Matana Roberts will continue the compositional development of segments of a twelve-part series, titled Coin Coin, on history, ancestry, and memory. Within a more focused environment away from distractions, Roberts will complete the next few segments, investigating the connections to France with her own ancestry and the Coin Coin project. Roberts will examine the slow disappearance of the Occitan language, which has parallels with a similar disappearing dialect in the small Louisiana town her family called home. She will work on large graphic scores and develop acoustic and electronic digital sounds for the work.
Việt Lé will research and complete a series of photographic portraits and hybrid documentary music videos on the legacies of French Indochina, particularly Vietnamese immigrants living in Marseille. The video art component consists of oral interviews with Vietnamese immigrants living in the Marseille area combined with an original music soundtrack and improvised choreography. The soundtrack plays homage to the Vietnamese and French songs that have been popular in Vietnam and its Diasporas since the 1930s. In the video, Cassis, its history of sea voyages and the beauty of the calanques, will serve as a fictional fantasy “refugee camp” site. The proposed work is an outgrowth of Lé’s “love bang” video and photographic series, which deals with transnational Asian popular music and the traumas of history and modernization.
Akosua Adoma Owusu will work on a feature narrative film titled Save the Rex. This work is about a Ghanaian-American filmmaker who, while in Ghana to receive an African Movie Academy Award, is inspired to launch a Kickstarter campaign to refurbish the Rex Theater, the oldest cinema house in West Africa. The work is a coming-of-age, semi-autobiographical film that weaves together real life and fictionalized storytelling to explore the ideas of individual and collective identity, home, and otherness. The residency will be devoted to developing the first draft of the work. While at Camargo, she will attend FIDMarseille, a film festival that will provide sustenance for her work and the development of connections. One of the prominent characters in Save the Rex is French, so immersion French culture will give her the ability to provide added depth and dimension to the character.
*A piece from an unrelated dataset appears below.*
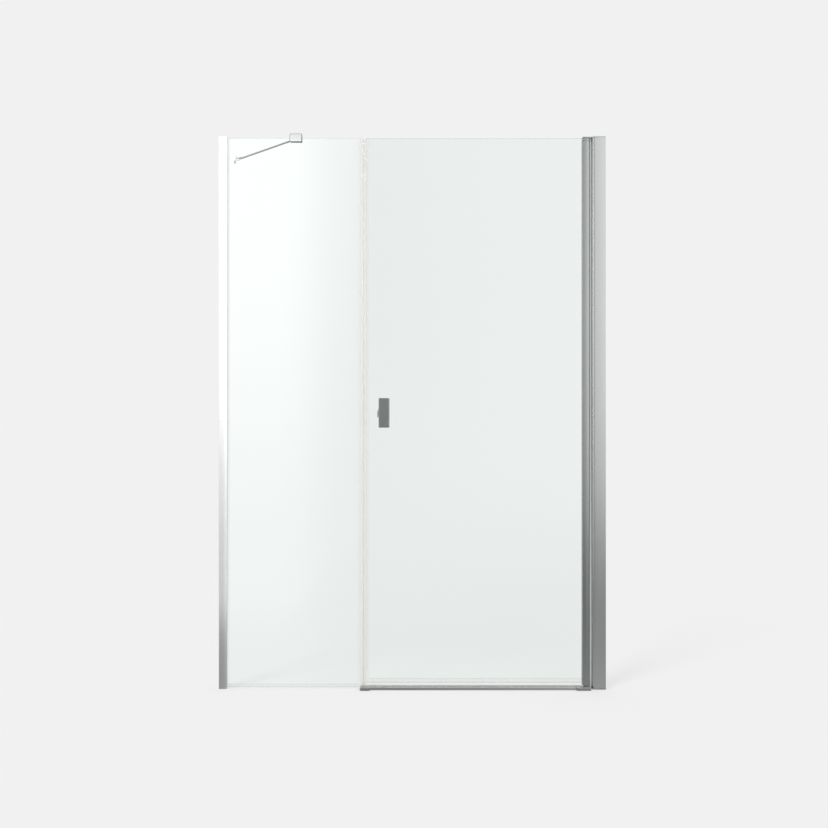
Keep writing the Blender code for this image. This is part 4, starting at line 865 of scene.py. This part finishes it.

For further information about these grants, please contact Jerome Foundation President Cynthia Gehrig at 651.224.9431 or 1.800.995.3766, Art Matters Director Sacha Yanow, 917.478.1010, or Camargo Foundation Program Director Julie Chénot at [email protected] Visit the Jerome Foundation at www.jeromefdn.org, Art Matters at www.artmattersfoundation.org, and Camargo Foundation at www.camargofoundation.org.
The Jerome Foundation, created by artist and philanthropist Jerome Hill (1905–1972), seeks to contribute to a dynamic and evolving culture by supporting the creation, development, and production of new works by emerging artists. The Foundation makes grants to not-for-profit arts organizations and artists in Minnesota and New York City.
Art Matters awards grants to U.S. artists for work that is socially engaged with a focus on local, national, and/or global concerns. It supports artists working in all visual media including experimental performance and film. Art Matters is particularly interested in subversive or provocative content, and artistic practice that expands definitions of a traditional medium.
Camargo Foundation, founded by artist and philanthropist Jerome Hill, is a residential center offering programming in the humanities and the arts. Located in Cassis, France, it offers time and space in a contemplative environment to think, create, and connect. The Foundation encourages the visionary work of scholars, artists, and leading thinkers in the arts and humanities.